Airbnb is looking for five people to embark on an all-paid for month-long trip to Antarctica to study the environmental impact humans are having on the isolated continent.
The vacation rental platform partnered with non-profit advocacy group Ocean Conservancy to run the "Antarctic Sabbatical," which will involve traveling to the region in December to join Antarctic Scientist Kirstie Jones-Williams on a research mission.
Airbnb described the trip as "an unprecedented opportunity for five passionate individuals to travel to Earth's most remote continent" in a press release on Monday.
The five people selected to become "volunteer citizen scientists" will collect snow samples and study the extent to which microplastics have reached Antarctica.
No formal qualifications are required to be considered for the position — instead, Airbnb is looking for people with "an adventurous spirit, passion for the environment and willingness to apply."
However, candidates must be over 18 to apply for the Antarctic Sabbatical and be able to travel for a month between November and December this year. Applicants must also be able to speak conversational English.
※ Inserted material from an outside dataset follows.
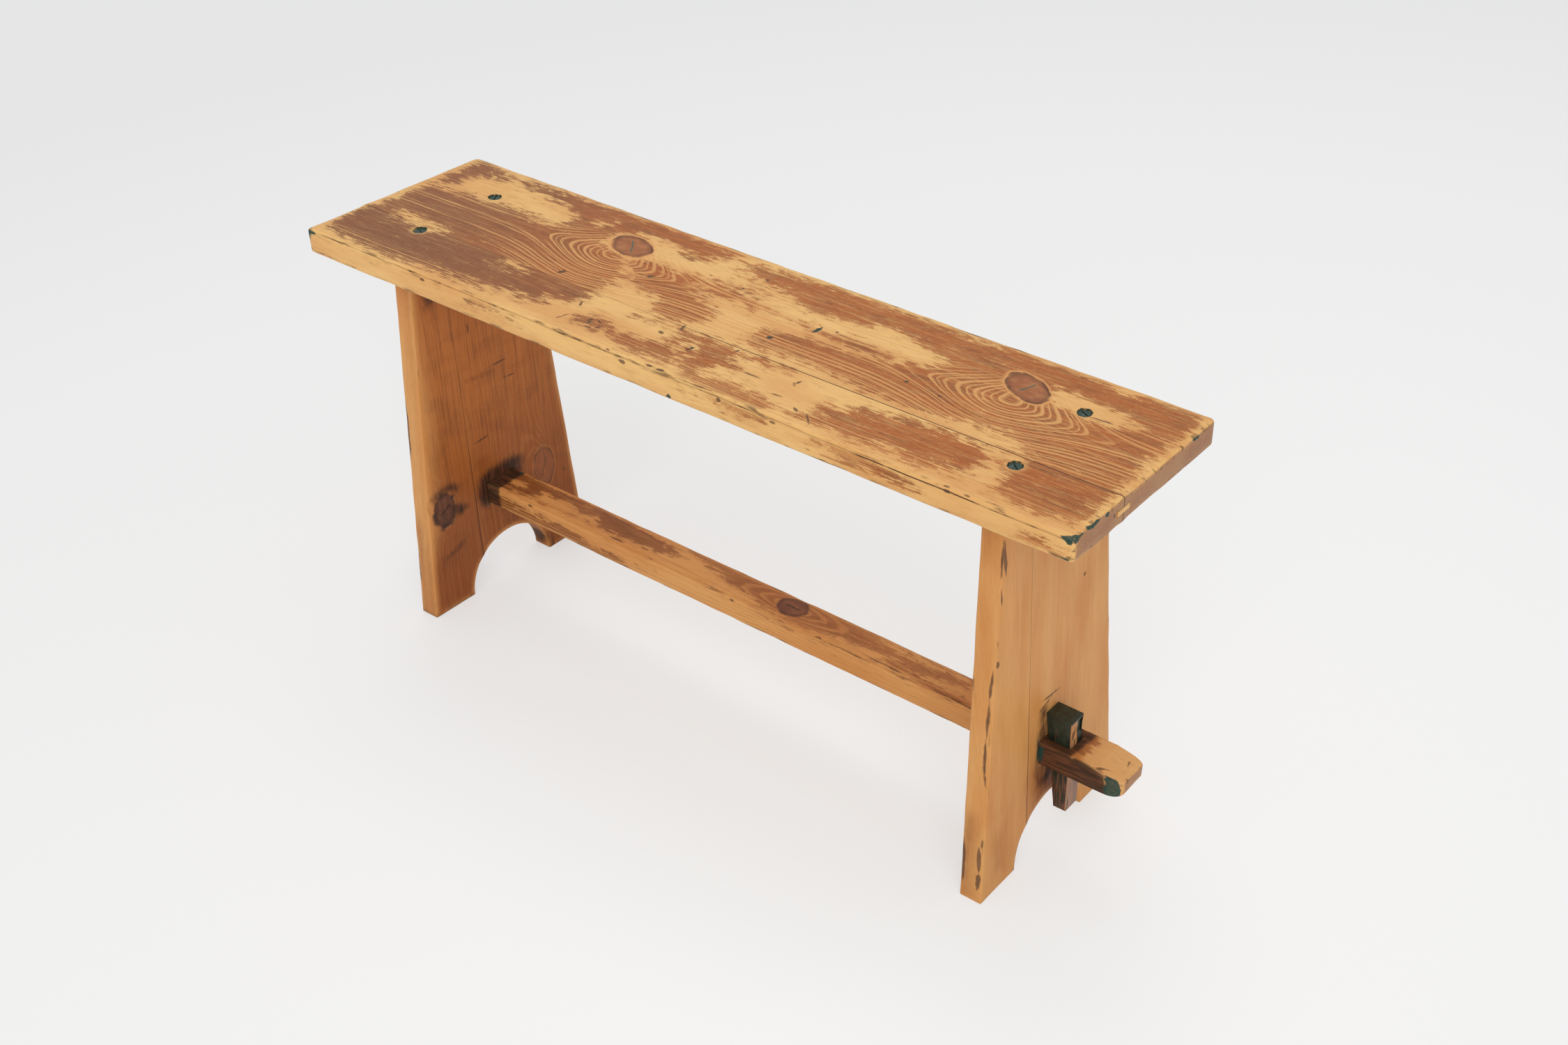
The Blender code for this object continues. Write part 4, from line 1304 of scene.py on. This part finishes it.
def pine(name, grain, **given):
    """Old pine for one board."""
    facts = BOARD_FACTS | {key.replace("_", " "): value for key, value in given.items()}
    material, tree, surface = new_material(name)
    places = board_places(tree, grain, facts["lean"])
    out, close = ring_distance(tree, places, facts["heart"], facts["wander"], facts["knots"])
    clearer = places[0].ramp(*facts["clearer"])
    line = ring_lines(tree, places, out, close, facts["period"], clearer) * facts["lines"]
    line = line * places[1].ramp(*facts["zone"])
    fibre = spots(tree, places, "fibres", facts["seed"])
    colour = bare_wood(tree, places, facts, line, fibre)
    distances = [knot_distance(tree, places, knot) for knot in facts["knots"]]
    clear = spots(tree, places, "clear flecks").ramp(0.7, 0.8).rest()
    for knot, distance in zip(facts["knots"], distances):
        clear = clear * (distance.ramp(1.0, 1.16).rest() * knot["halo"]).rest()
    stained, patchy = stain_layer(tree, places, facts["ragged"], line, fibre, clear)
    colour = over(tree, colour, stain_colour(tree, places, facts), stained * facts["coat"])
    low, high = facts["ends"]
    thin, deep = END_SKIN
    end = places[0].ramp(low + thin, low + deep).rest() + places[0].ramp(high - deep, high - thin)
    colour = over(tree, colour, END_BROWN, end * (patchy * -0.3 + 0.98))
    for knot, distance in zip(facts["knots"], distances):
        colour = knot_layer(tree, places, colour, knot, distance)
    dirt = arris_dirt(tree, places, facts, patchy)
    # Grime from its stencils, made patchy. At the bottom and in the arch of the left leg's feet this layer
    # is painted shade as well as grime.
    grime_and_shade = mark(tree, "grime") + (patchy - 0.5) * 0.5
    colour = over(tree, colour, DIRT_BROWN, dirt)
    grime = grime_and_shade.ramp(0.25, 0.95) * 0.92
    sooty = spots(tree, places, "soot").ramp(0.4, 0.62)
    colour = over(tree, colour, over(tree, GRIME_AND_SHADE_BROWN, GRIME_AND_SHADE_RED, sooty), grime)
    if facts["seam"] is not None:
        crack = (places[1] - facts["seam"]).math("ABSOLUTE").ramp(*SEAM_WIDTH).rest()
        crack = crack * (patchy * 0.4 + 0.75) * (places[0].ramp(*facts["opens"]) * 0.7 + 0.25)
        colour = over(tree, colour, CUT_BROWN, crack * facts["open"])
    cut = (mark(tree, "nicks") + (patchy - 0.5) * 0.6).ramp(0.32, 0.62)
    colour = over(tree, colour, CUT_BROWN, cut * (fibre * 0.6 + 0.5))
    paint = (mark(tree, "paint") + (patchy - 0.5) * 1.3).ramp(0.45, 0.62)
    paint = paint.math("MAXIMUM", screw_hole_paint(tree, places, facts["holes"]))
    colour = over(tree, colour, PAINT_GREEN, paint * (fibre * 0.5 + 0.7))
    plug(tree, colour, surface.inputs["Base Color"])
    roughness = fibre * 0.2 + line * -0.06 + grime * 0.12 + WOOD_ROUGHNESS
    plug(tree, roughness, surface.inputs["Roughness"])
    surface.inputs["Specular IOR Level"].default_value = WOOD_SHINE
    height = line * 0.05 + fibre * 0.08 + stained * -0.02 + paint * 0.05 + cut * -0.07
    set_relief(tree, surface, height)
    return material


# %% [markdown]
# ## A heart and knots for each board
# The rear seat board was cut just above the heart of its tree, so its rings run wide and flat, with two
# big knots. The front one was cut far from the heart and shows fine, straight lines. The places of the
# knots and of the heart are what makes each board itself.

# %% The knots
DENT_GREEN = shade(54, 92, 78)
BLUE_BLACK = shade(44, 34, 32)
SEAT_KNOT = {"colour": KNOT_RED, "light": KNOT_LIGHT, "reach": (72, 110), "swell": 40, "dark": 0.95,
             "rim": 0.05, "halo": 0.7, "crack colour": DENT_GREEN}
LEG_KNOT = {"turn": 0, "reach": (46, 24), "swell": 14, "halo": 0.1}
SEAT_KNOTS = (
    SEAT_KNOT | {"at": (-179, 58.5), "size": (29, 19), "turn": -20, "crack": -52},
    SEAT_KNOT | {"at": (313, 63), "size": (31, 17.5), "turn": -32, "crack": 70},
)
LEFT_KNOTS = (
    LEG_KNOT | {"at": (134, -87), "size": (23, 16), "crack": 60, "dark": 0.95, "rim": 0.3,
                "rim colour": BLUE_BLACK, "colour": shade(84, 50, 36), "light": shade(120, 74, 52)},
)
LEFT_REAR_KNOTS = (
    LEG_KNOT | {"at": (117, 67), "size": (27, 17), "crack": 20, "dark": 0.55, "rim": 0.03,
                "colour": shade(128, 66, 42), "light": shade(158, 92, 56)},
)
RAIL_KNOTS = (
    LEG_KNOT | {"at": (72, 5), "size": (19, 15), "reach": (60, 22), "swell": 7, "crack": 0, "dark": 0.9,
                "rim": 0.15, "colour": shade(104, 58, 40), "light": shade(140, 84, 54)},
)
print(len(SEAT_KNOTS) + len(LEFT_KNOTS) + len(LEFT_REAR_KNOTS) + len(RAIL_KNOTS), "knots")

# %% Each board's own wood
seat_ends = (seat_low.x / MM, seat_high.x / MM)
seat_look = {"grain": "x", "ends": seat_ends, "seam": seat_seam / MM}
seat_heart = (27, seat_high.z / MM - 12)
front_holes, rear_holes = [
    [((low.x + high.x) / 2 / MM, (low.y + high.y) / 2 / MM) for low, high in map(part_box, SCREW_NODES)
     if (low.y < seat_seam) == in_front]
    for in_front in (True, False)
]
yellow_pine = {"pale": LEG_PALE, "warm": LEG_WARM, "light": LEG_LIGHT, "late": LEG_LATE}
leg_look = yellow_pine | {
    "grain": "z", "seam": leg_seam / MM, "open": 0.8, "opens": (260, 120), "lines": 0.14, "on bare": 0.9,
    "coat": 0.95, "ragged": 0.14, "clouds": "leg clouds", "thick share": 0.4, "stain span": (60, 330),
    "deep": LEG_DEEP, "dirty": 0.12, "left over": 0.2,
}
woods = {
    "seat_front_board": pine(
        "pine_front", heart=(300, 420), period=3.0, lines=0.8, seed=2.0, holes=front_holes,
        zone=(-82, -104), rim=(seat_high.z / MM - 2.2, 0.0042),
        stain=(shade(124, 70, 43), shade(168, 86, 31)), **seat_look,
    ),
    "seat_rear_board": pine(
        "pine_rear", heart=seat_heart, period=5.2, lines=1.0, knots=SEAT_KNOTS, seed=5.0, holes=rear_holes,
        zone=(74, 50), clearer=(-330, -230),
        stain_span=(-420, -120), stain=(shade(136, 77, 46), shade(168, 88, 35)), **seat_look,
    ),
    "left_leg_front_board": pine(
        "pine_left_front", knots=LEFT_KNOTS, heart=(-140, -330), seed=3.0, **leg_look,
    ),
    "left_leg_rear_board": pine(
        "pine_left_rear", knots=LEFT_REAR_KNOTS, heart=(40, -330), seed=6.0, **leg_look,
    ),
    "right_leg_front_board": pine(
        "pine_right_front", heart=(-240, 330), lean=right_lean, seed=8.0, **leg_look,
    ),
    "right_leg_rear_board": pine(
        "pine_right_rear", heart=(46, 372), lean=right_lean, seed=9.0, **leg_look,
    ),
    "stretcher": pine(
        "pine_stretcher", "x", heart=(5, 100), period=3.0, knots=RAIL_KNOTS, lines=0.7, seed=4.0,
        ends=(rail_low.x / MM, rail_high.x / MM), fresh=(444, 450),
        stain=(shade(122, 68, 34), shade(158, 94, 48)), **yellow_pine,
    ),
}
tongue_wood = pine("pine_tongue", "x", heart=(200, 300), lines=0.5, seed=1.0)
print(len(woods) + 1, "boards with their own wood")

# %% [markdown]
# ## Old paint
# The wedges and the screws were painted green with everything else, and nobody bothered to clean them.
# The paint on the wedges has gone nearly black with age and is rubbed through to brown wood, and on the
# screws it has chipped down to bright metal.

# %% Painted wedges and screws
WEDGE_BLACK = shade(28, 33, 24)
WEDGE_GREEN = shade(36, 50, 36)
RUBBED_WOOD = shade(112, 66, 42)
STRIP_WOOD = shade(190, 134, 86)
GREY_WOOD = shade(150, 112, 92)
BARE_STEEL = shade(150, 158, 150)
SCREW_GREEN = shade(34, 62, 54)
LOW_DOWN = (84, 112)
HIGH_UP = (150, 164)
HANDLED_SHARE = 0.12
STRIP_BELOW = (164, 167)
STRIP_EDGE = (-0.6, 0.6)
OUTER_SKIN = (0.7, 2.4)
CHIP_SCALE = 330.0
CHIP_EDGE = (0.66, 0.72)


def wedge_paint(name, outer_face):
    """Dark green paint over wood, rubbed through in streaks low down and on the wedge's outer face."""
    material, tree, surface = new_material(name)
    places = board_places(tree, "z", 0)
    streak = spots(tree, places, "streaks in paint")
    patchy = spots(tree, places, "patches in paint")
    colour = over(tree, WEDGE_BLACK, WEDGE_GREEN, patchy.ramp(0.35, 0.65))
    low_down = places[0].ramp(*LOW_DOWN).rest()
    handled = (low_down - places[0].ramp(*HIGH_UP)) * HANDLED_SHARE
    worn_off = (streak + handled).ramp(0.56, 0.7)
    colour = over(tree, colour, RUBBED_WOOD, worn_off)
    outer = (places[2] - outer_face).math("ABSOLUTE").ramp(*OUTER_SKIN).rest()
    front = (places[1] + (patchy - 0.5) * 4).ramp(*STRIP_EDGE).rest()
    strip = outer * front * places[0].ramp(*STRIP_BELOW).rest()
    colour = over(tree, colour, STRIP_WOOD, strip * streak.ramp(0.3, 0.5))
    colour = over(tree, colour, GREY_WOOD, outer * low_down * streak.ramp(0.3, 0.5) * 0.85)
    plug(tree, colour, surface.inputs["Base Color"])
    plug(tree, worn_off * 0.15 + patchy * 0.2 + 0.32, surface.inputs["Roughness"])
    set_relief(tree, surface, streak * 0.1 + worn_off * -0.08)
    return material


def screw_paint(name):
    """Green paint on steel, chipped in small spots."""
    material, tree, surface = new_material(name)
    place = add(tree, "ShaderNodeTexCoord").outputs["Object"]
    noise = add(tree, "ShaderNodeTexNoise", {"Vector": place, "Scale": CHIP_SCALE})
    chips = Flow(tree, noise.outputs[0])
    bare = chips.ramp(*CHIP_EDGE)
    plug(tree, over(tree, SCREW_GREEN, BARE_STEEL, bare), surface.inputs["Base Color"])
    plug(tree, bare * 0.9, surface.inputs["Metallic"])
    plug(tree, chips * 0.4 + 0.2, surface.inputs["Roughness"])
    set_relief(tree, surface, chips, 0.6)
    return material


woods["left_wedge"] = wedge_paint("paint_left_wedge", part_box("left_wedge")[0].x / MM)
woods["right_wedge"] = wedge_paint("paint_right_wedge", wedge_face / MM)
print("the right wedge's outer face is at x =", round(wedge_face / MM, 1), "mm")

# %% [markdown]
# ## Joining everything to the frame
# Each worn piece rides with the same body as its solid and stands for it. The loose tongues stay as they
# came from the workshop, since only their ends can be seen, and take the wood through their slots.

# %% Rides, slots and materials


def place_piece(piece, material, body, nodes):
    """Gives a piece its material, its body and the solids that it stands for."""
    piece.data.materials.clear()
    piece.data.materials.append(material)
    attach(piece, body)
    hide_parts(*nodes)


for node, piece in worn.items():
    body = node if node.endswith("wedge") else "root"
    place_piece(piece, woods[node], body, [node])
place_piece(screws, screw_paint("paint_screws"), "root", SCREW_NODES)
for node in ("seat_tongue", "left_leg_tongue", "right_leg_tongue"):
    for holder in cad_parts[node].material_slots:
        holder.material = tongue_wood
print(len(worn) + 1, "pieces stand for", len(worn) + len(SCREW_NODES), "solids")

# %% [markdown]
# ## Floor and light
# A wide sheet of white paper fills the picture and takes the soft shadow. A painted pool of light makes it
# brightest under the bench, and it falls off a little with the distance. The light is what a large white
# room gives: even from all sides, with a low, broad lamp in front on the right and a high one behind on
# the left. Its level is set so that a colour on the seat's top comes out as it is written. The camera sees
# the floor and the walls brighter than they light the bench, which keeps the picture white and the
# shadows soft.

# %% Values of the floor and the light
FLOOR_HALF = 20.0
SKY_STRENGTH = 0.57
PAPER_WHITE = shade(236, 236, 236)
# The paper's colour in the middle of a painted pool of light and at its far edge.
PAPER_IN_PAINTED_LIGHT = shade(255, 255, 254)
PAPER_PAST_PAINTED_LIGHT = shade(225, 225, 226)
WALL = shade(226, 226, 227)
LAMPS = {
    "low lamp in front": {"strength": 1.25, "towards": (-0.45, 0.65, -0.61), "spread": 50},
    "high lamp behind": {"strength": 0.6, "towards": (0.25, -0.3, -0.92), "spread": 30},
}
PAPER_GLOW_SHARE = 0.56
# Where a painted pool of light on the paper is brightest, how far it reaches, and how much further it
# reaches front to back than sideways.
PAINTED_LIGHT_SPOT = (0.45, -0.25)
PAINTED_LIGHT_REACH = 2.7
PAINTED_LIGHT_DEPTH_SHARE = 0.8


def laid_over(tree, under, above, share):
    """One shader laid over another, where the share is 1."""
    node = add(tree, "ShaderNodeMixShader", {0: share, 1: under.outputs[0], 2: above.outputs[0]})
    return node.outputs[0]


def seen_straight(tree):
    """1 where the camera looks straight at a place, and 0 where light only comes by way of it."""
    return Flow(tree, add(tree, "ShaderNodeLightPath").outputs["Is Camera Ray"])


# %% The white floor
corners = [(a * FLOOR_HALF, b * FLOOR_HALF, 0) for a, b in ((-1, -1), (1, -1), (1, 1), (-1, 1))]
floor_mesh = bpy.data.meshes.new("floor")
floor_mesh.from_pydata(corners, [], [(0, 1, 2, 3)])
floor = linked("floor", floor_mesh)
paper, tree, surface = new_material("white_paper_with_painted_light")
spot = add(tree, "ShaderNodeTexCoord").outputs["Object"]
parts = add(tree, "ShaderNodeSeparateXYZ", {0: spot}).outputs
x = Flow(tree, parts[0]) - PAINTED_LIGHT_SPOT[0]
y = (Flow(tree, parts[1]) - PAINTED_LIGHT_SPOT[1]) * PAINTED_LIGHT_DEPTH_SHARE
distance = (x * x + y * y) ** 0.5
# A painted pool of light: the paper's colour is brightest at one spot by the bench and darker with the
# distance from it.
painted_light_tone = over(tree, PAPER_IN_PAINTED_LIGHT, PAPER_PAST_PAINTED_LIGHT, distance.ramp(0, PAINTED_LIGHT_REACH, "LINEAR"))
surface.inputs["Base Color"].default_value = PAPER_WHITE
surface.inputs["Roughness"].default_value = 0.9
surface.inputs["Specular IOR Level"].default_value = 0.1
glow = add(tree, "ShaderNodeEmission", {"Color": painted_light_tone, "Strength": 1.0})
glowing = laid_over(tree, surface, glow, seen_straight(tree) * PAPER_GLOW_SHARE)
tree.links.new(glowing, tree.nodes["Material Output"].inputs["Surface"])
floor.data.materials.append(paper)
print("the floor is", 2 * FLOOR_HALF, "m wide")

# %% The white room and its lamps
world = bpy.data.worlds.new("white room")
world.use_nodes = True
tree = world.node_tree
room = tree.nodes["Background"]
room.inputs["Color"].default_value = (1, 1, 1, 1)
room.inputs["Strength"].default_value = SKY_STRENGTH
wall = add(tree, "ShaderNodeBackground", {"Color": WALL, "Strength": 1.0})
split = laid_over(tree, room, wall, seen_straight(tree))
tree.links.new(split, tree.nodes["World Output"].inputs["Surface"])
bpy.context.scene.world = world

for name, facts in LAMPS.items():
    lamp = bpy.data.lights.new(name, "SUN")
    lamp.energy = facts["strength"]
    lamp.angle = radians(facts["spread"])
    sun = bpy.data.objects.new(name, lamp)
    sun.rotation_euler = Vector(facts["towards"]).to_track_quat("-Z", "Y").to_euler()
    bpy.context.scene.collection.objects.link(sun)
bpy.context.scene.view_settings.view_transform = "Standard"
print(len(LAMPS), "lamps")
Before traveling to Antarctica, participants will attend immersion training in Punta Arenas, Chile, to complete courses on glaciology and field sampling, as well as lab work and equipment practice. They will return to Chile after completing their field research to analyze the findings.
During the trip, volunteers will be given time to visit the South Pole and other Antarctic sites.
Private travel to Antarctica is generally very expensive, with many 10-day tours costing upward of $5,000 and luxury options costing more than $50,000.
"This expedition will be hard work, with scientific rigour required during unforgiving wintery conditions," Jones-Williams said in the release. "We are looking for passionate individuals, with a sense of global citizenship, who are excited to be a part of the team and to return home and share our findings with the world."
The Antarctic Sabbatical is part of a wider scheme being rolled out by Airbnb, which the firm says is intended to encourage people to take career breaks to complete community projects. It follows the "Italian Sabbatical," a project that sent five people to restore the Italian village of Grottole. More than 280,000 people from all over the world applied to take part in the three-month trip, which concluded in August.